I Love Lucy had multiple story arcs.

It’s not a question with a simple answer. IMHO every season of The Wire and The Sopranos and Breaking Bad was excellent. No reason to be shorter.

But some US stuff goes waaaaay past its use-by date. I think it’s pretty much a fact of life that you can only extract so much from a given dramatic situation before it becomes tired. And having a team of writers helps maybe but also usually or always results in uneven storytelling that IMHO detracts substantially from the overall quality.

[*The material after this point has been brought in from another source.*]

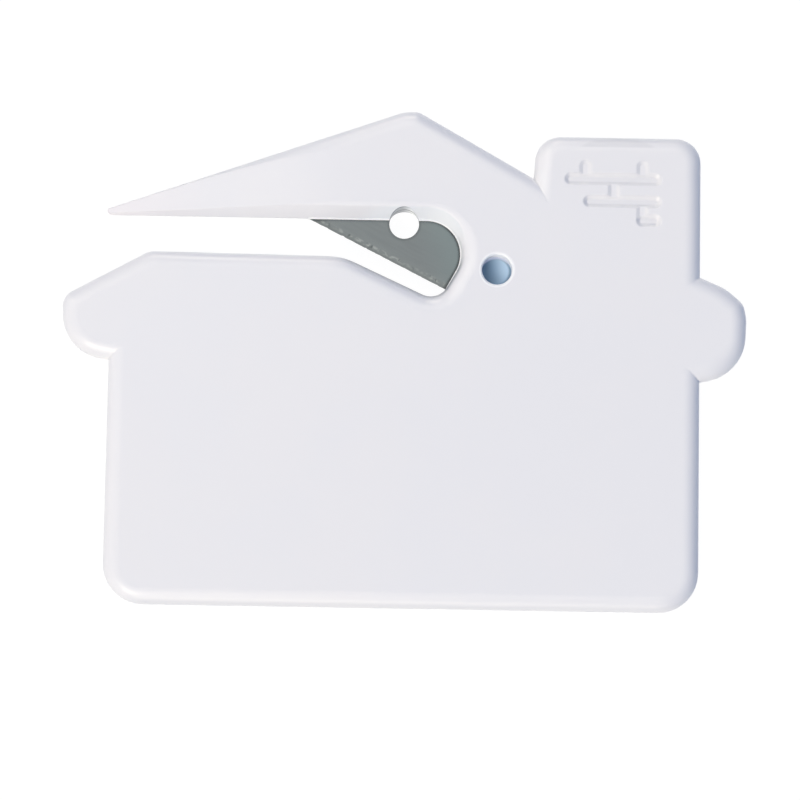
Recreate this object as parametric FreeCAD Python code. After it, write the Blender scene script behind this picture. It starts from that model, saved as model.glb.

I’ve never thought of UK series as being too short - they simply are what they are. I’ve never thought “good series but needs more episodes”. I suppose to me its like missing a sibling or a friend that never existed - they don’t exist so you don’t think about what they could or should be.

Yes, agreed.It’s not confined to television series’ either. I think all creative works that have a commercial element are at high risk of being pushed well past their natural expiry date. Someone comes up with a good idea and then at some point it goes on because it makes money, well after the creator has anything left to say. Movies, TV, computer games, music, books, the correct length for all of those is whatever is long enough for the story to be told. That’s why I have a lot more enthusiasm for movies set in the Star Wars universe rather than movies that continue the Star Wars saga (regardless of how good they actually are). The latter were made because they had to be made. The former were, and will be, made because someone had a story to tell.

I think The Office is a good example. Once Ricky Gervaise had told his story, he stopped. 2 seasons, 14 episodes. The American version by comparison had 201 episodes over 9 seasons. A show with that many episodes can’t be anything more than comfort food after a few seasons, surely?

I barely watch regular TV anymore, but in the world of streaming it feels like 6-10 episodes per season is becoming the norm.